Funes el memorioso, también de Borges, no podía olvidar ningún detalle y colapsa ahogado en recuerdos inútiles. El Año Nuevo, el retoño de plantas sanas, la oportunidad cada 365 días. En Camboya las milenarias ruinas de Angkor, de dimensiones como la actual Los Ángeles, es hoy una seductora mixtura de templos, ruinas y malezas tropicales, “el ser que se afirma ante la desaparición”, diría Hegel. Un eterno retorno de la fuerza vital que no abandona espacios, y pervive. Nos ponemos a dieta, dejaremos de fumar, retomaremos el trabajo de tesis que cuelga, mejoraremos la relación con quienes nos rodean, leeremos libros pendientes, seremos más humildes y más creativos, nos separarnos de lo que no funciona. Vamos a poner más fuerza y claridad en lo que queremos, y ¡ahora sí!, hacerlo con decisión. El mundo recomienza con hechos fundacionales. Terremotos, revoluciones, guerras, sucesos que devienen fechas históricas, renacimientos simbólicos de la esperanza. Jacques Lacan habla de historia fantasmática o espectral, trufada de grandes mitos, reales, imaginarios o híbridos, que integran nuestra visión del devenir. La revolución bolchevique de 1917 reseteaba la civilización: “¡he visto el futuro y funciona!” -dijo un laborista británico en 1920 al retornar de la URSS, según cuenta Bertrand Russell.

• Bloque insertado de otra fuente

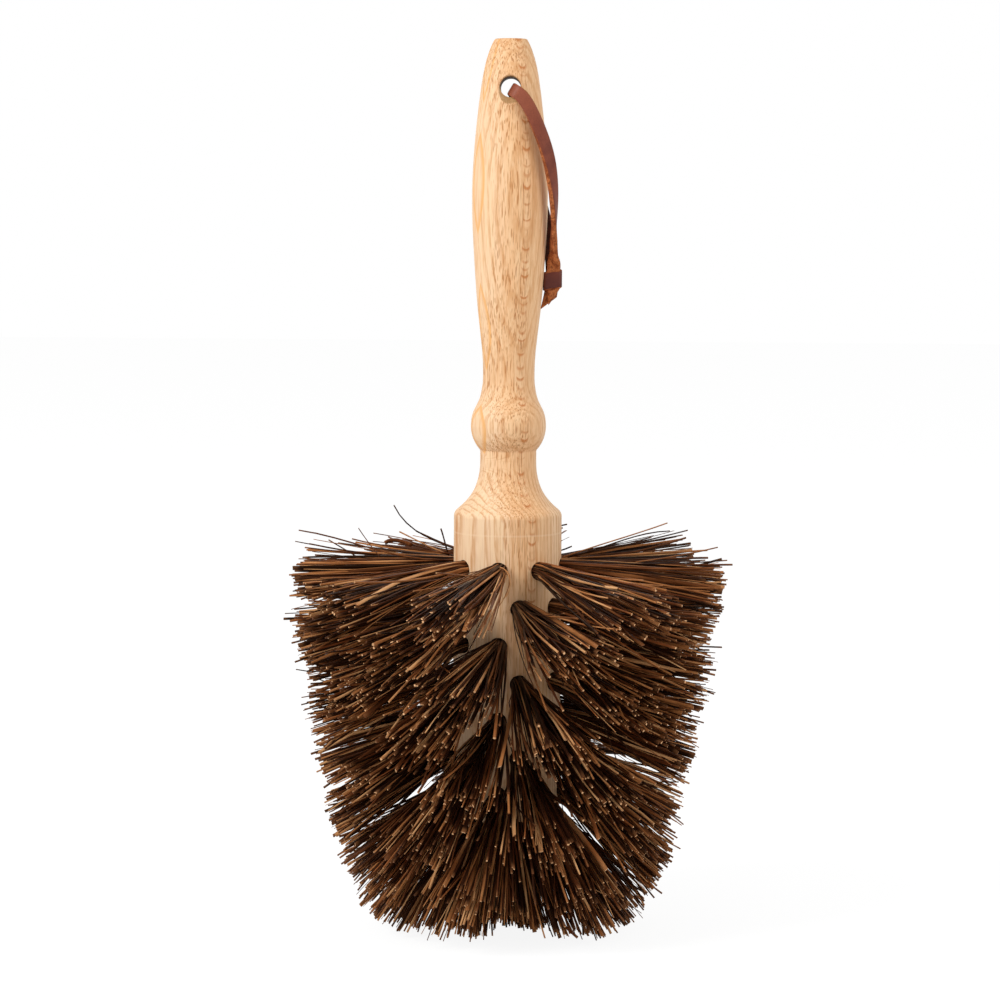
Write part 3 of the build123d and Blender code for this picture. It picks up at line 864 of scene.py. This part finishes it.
    # the hanging hole's wall and countersink are duller, the faint line of the lathe tool is paler
    height = z - woodGrain["hole"]
    surface = woodGrain["radiusAtHole"] - height * woodGrain["narrowing"]
    depth = surface - (x * x + y * y).calc("SQRT")
    nearHole = (x * x + height * height).calc("SQRT")
    cut = depth.between(0.0001, 0.0004) * nearHole.between(0.0058, 0.0064, 1.0, 0.0)
    colour = shader.mix(cut * 0.7, colour, rgb((184, 144, 94)))
    rim = cut * nearHole.between(0.0039, 0.0044, 1.0, 0.0) * height.between(-0.002, 0.001)
    colour = shader.mix(rim * 0.8, colour, rgb((92, 60, 34)))
    turned = (z - woodGrain["turningLine"]).calc("ABSOLUTE").between(0.0002, 0.0005, 1.0, 0.0)
    colour = shader.mix(turned * 0.22, colour, rgb((255, 226, 190)))
    bump = shader.node("Bump", {}, dict(Strength=0.2, Distance=0.0001, Height=flecks))
    return shader.finish({"Base Color": colour, "Roughness": 0.6, "Specular IOR Level": 0.25}, bump)


def anchorWire():
    shader = Shader("anchorWire")
    place = shader.node("TexCoord", output=3)
    drawn = shader.noise(shader.stretch(place, (400.0, 400.0, 4000.0)), 1.0, 2.0)
    colour = shader.mix(drawn, rgb((150, 150, 152)), rgb((196, 196, 198)))
    return shader.finish({"Base Color": colour, "Metallic": 1.0, "Roughness": 0.3 + drawn * 0.2})


def dress(node, material):
    # bodies of the frame keep their shape and only get a finish
    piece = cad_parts[node]
    if not piece.material_slots:
        piece.data.materials.append(material)
    for slot in piece.material_slots:
        slot.material = material


wood = beech()
wire = anchorWire()
dress("handle", wood)
for ring in rings:
    dress(ring["node"].replace("tufts", "anchors"), wire)
print("wood and wire dressed")


# studio: pale floor, soft light from the upper left
studio = dict(
    worldLight=0.5,
    keyPlace=(-1.8, -1.25, 1.7),
    keySize=1.1,
    keyPower=43.0,
    fillPlace=(1.8, -1.2, 1.1),
    fillSize=1.4,
    fillPower=15.0,
    aimHeight=0.16,
    floorGlow=1.12,
    glowShare=0.8,
    floorHalf=6,
)


def areaLight(name, place, size, power):
    data = bpy.data.lights.new(name, "AREA")
    data.size = size
    data.energy = power
    lamp = bpy.data.objects.new(name, data)
    lamp.location = place
    aim = Vector((0, 0, studio["aimHeight"])) - Vector(place)
    lamp.rotation_euler = aim.to_track_quat("-Z", "Y").to_euler()
    bpy.context.collection.objects.link(lamp)


areaLight("keyLight", studio["keyPlace"], studio["keySize"], studio["keyPower"])
areaLight("fillLight", studio["fillPlace"], studio["fillSize"], studio["fillPower"])

worldShader = Shader("studioWorld", bpy.data.worlds)
bpy.context.scene.world = worldShader.material
path = worldShader.node("LightPath")
glossy = path.output("Is Glossy Ray")
through = path.output("Is Transmission Ray")
seen = (path + glossy + through).calc("MINIMUM", 1.0)
strength = studio["worldLight"] + seen * (1 - studio["worldLight"])
sky = worldShader.node("Background", {}, dict(Color=(1, 1, 1, 1), Strength=strength))
worldShader.node("OutputWorld", {}, dict(Surface=sky))

floorShader = Shader("paleFloor")
floorPath = floorShader.node("LightPath")
plain = floorShader.node("BsdfDiffuse", {}, dict(Color=(0.9, 0.9, 0.9, 1)))
glow = floorShader.node("Emission", {}, dict(Color=(1, 1, 1, 1), Strength=studio["floorGlow"]))
mixed = floorShader.node("MixShader", {}, {0: floorPath * studio["glowShare"], 1: plain, 2: glow})
floorShader.node("OutputMaterial", {}, dict(Surface=mixed))
floorMesh = bpy.data.meshes.new("floor")
half = studio["floorHalf"]
floorCorners = [(-half, -half, 0), (half, -half, 0), (half, half, 0), (-half, half, 0)]
floorMesh.from_pydata(floorCorners, [], [(0, 1, 2, 3)])
floorMesh.materials.append(floorShader.material)
floor = bpy.data.objects.new("floor", floorMesh)
bpy.context.collection.objects.link(floor)
print("studio lit")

En la Edad Media se pensaba que todas las acciones humanas eran voluntad de Dios. Con la Revolución Industrial y el imperio de la ciencia, la acción humana obedece a “fuerzas objetivas”, “leyes”, que nos usan para materializarse y determinar nuestros actos. Somos ahora juguetes de la “fuerzas históricas” hacia su realización escatológica, aunque para Napoleón el destino no era más que la suma de nuestros errores. Matrix juega con la distopía de un mundo donde los sujetos no saben ni siquiera que no son humanos sino programas informáticos (“¿te gustó la mujer del vestido rojo? La programé yo”, dicen a One). La sociedad actual es el salto vertiginoso, imposible de seguir. Mientras el imperio de la máquina de escribir mecánica sobrevivió ciento cincuenta años sin alteración sustancial y cinco generaciones la tuvieron en su nicho inmutable, desde la Manzanita de Apple es difícil estar al día con las generaciones de computadoras. Hoy la añoranza es el llanto reaccionario de los marxistas y demás conservadores contra la “sociedad de consumo”, “sociedad del desperdicio” o la sociedad de lo impredecible. Bergson dice que… “Un par de recuerdos superfluos se cuelan siempre como lujos por la puerta entreabierta. Ellos, mensajeros del inconsciente, nos recuerdan lo que arrastramos sin saber” ¡Feliz Año!